In the case of Earth orbits, longitude of the ascending node and right ascension of the ascending node happen to be equal. All we have to do is convert to radians.

$$\Omega = RAAN \frac{\pi}{180^\circ}$$

# Argument of Periapsis

Argument of periapsis and argument of perigee are synonyms. Once we convert to radians, were all set.

$$\omega = \omega^* \frac{\pi}{180^\circ}$$

# Semimajor Axis

Semimajor axis is computed from mean motion. First, we must convert the mean motion provided ($$n^*$$) into a mean motion expressed in radians per second ($$n$$).

$$n = n^* \times \frac{86,400 s}{1 day} \times \frac{2\pi \, radians}{revolution}$$

Next, we compute the period of the orbit.

$$T = n \times 2\pi$$

Finally, we directly compute semi-major axis from the orbital period. A commonly used equation for orbital period is:

$$\frac{a^3}{T^2} = \frac{\mu}{4\pi^2}$$

$$\mu$$ is the gravitational parameter of Earth, $$3.986004418 \times 10^{14} m^3 s^{-2}$$

Solving...

$$a = \sqrt[3]{\frac{T^2\mu}{4\pi^2}}$$

# True Anomaly From TLE

First, convert mean anomaly to radians.

$$M = M^* \times \frac{\pi}{180 ^\circ}$$

Second, obtain eccentric anomaly using Kepler's equation. It can't be solved using traditional algebra, but the Newton Rhapson algorithm will converge rapidly.

Kepler's Equation: $$M = E-e \times \sin(E)$$

Newton Rhapson Setup: $$E_{k+1} = M + e \sin(E_{k})$$, $$E_{1} = M$$

Solve the above equation until convergence is reached. A quick and easy way to approximate convergence is to evaluate whether $$E_{k+1}$$ is less than 1% different than $$E_{k}$$.

$$\frac{E_{k+1} - E_{k}}{E_{k+1}} < 0.01$$

Pro Tip: You can set up Newton Rhapson's algorithm on most calculators such that the equation iterates every time you hit the "enter" key. On a TI-89, type $$\pi$$, enter, then type out M* + e*sin(ans), and mash enter repeatedly until the result stops changing. Practice this before your next test!

Once Eccentric anomaly is known, you can directly compute true anomaly with the following equation, which comes from the geometry of an ellipse.

$$\cos(\nu) = \frac{\cos(E) - e}{1-e\cos(E)}$$
$$\nu = \arccos \bigg( \frac{\cos(E) - e}{1 - e\cos(E)} \bigg)$$

# Next Steps

Now that the full Keplerian elements are known, you may be tempted to calculate the distance between the Microsat-R debris and the ISS, but the TLEs we collected are not temporally co-located (they weren't collected at the same time). The very next step would be to propagate the older TLE so that it has the same time as the newer TLE. Next, you would propagate both for a couple of revs, making note of the distance between the objects at each point in time.
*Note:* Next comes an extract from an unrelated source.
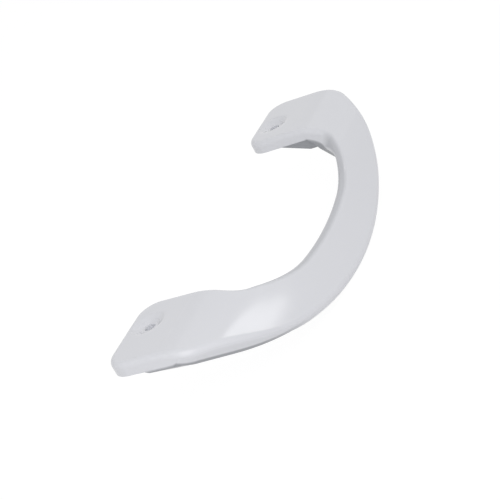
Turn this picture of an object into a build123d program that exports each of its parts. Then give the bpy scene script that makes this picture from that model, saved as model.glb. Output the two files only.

All of this propagating will cause the difference between your solution and the true orbit to would grow rapidly. The problem is that we need to account for atmospheric drag and gravitational effects (such as J2).

This is fundamentally why NORAD uses SGP-4. You'll notice that the TLE is packed with information that describes the perturbing effects on the orbit. For example, the $$B^*$$ ("B-Star") term describes the atmospheric drag experienced by the satellite, and the first and second time derivatives of mean motion describe the evolution of the satellite orbit over time.

For a school assignment, this process is good for building intuition and understanding the orbital mechanics. However, if you need accurate results, you should utilize the space-track API to constantly update your TLEs, and you should use the official SGP-4 propagation package to determine coordinates in other systems.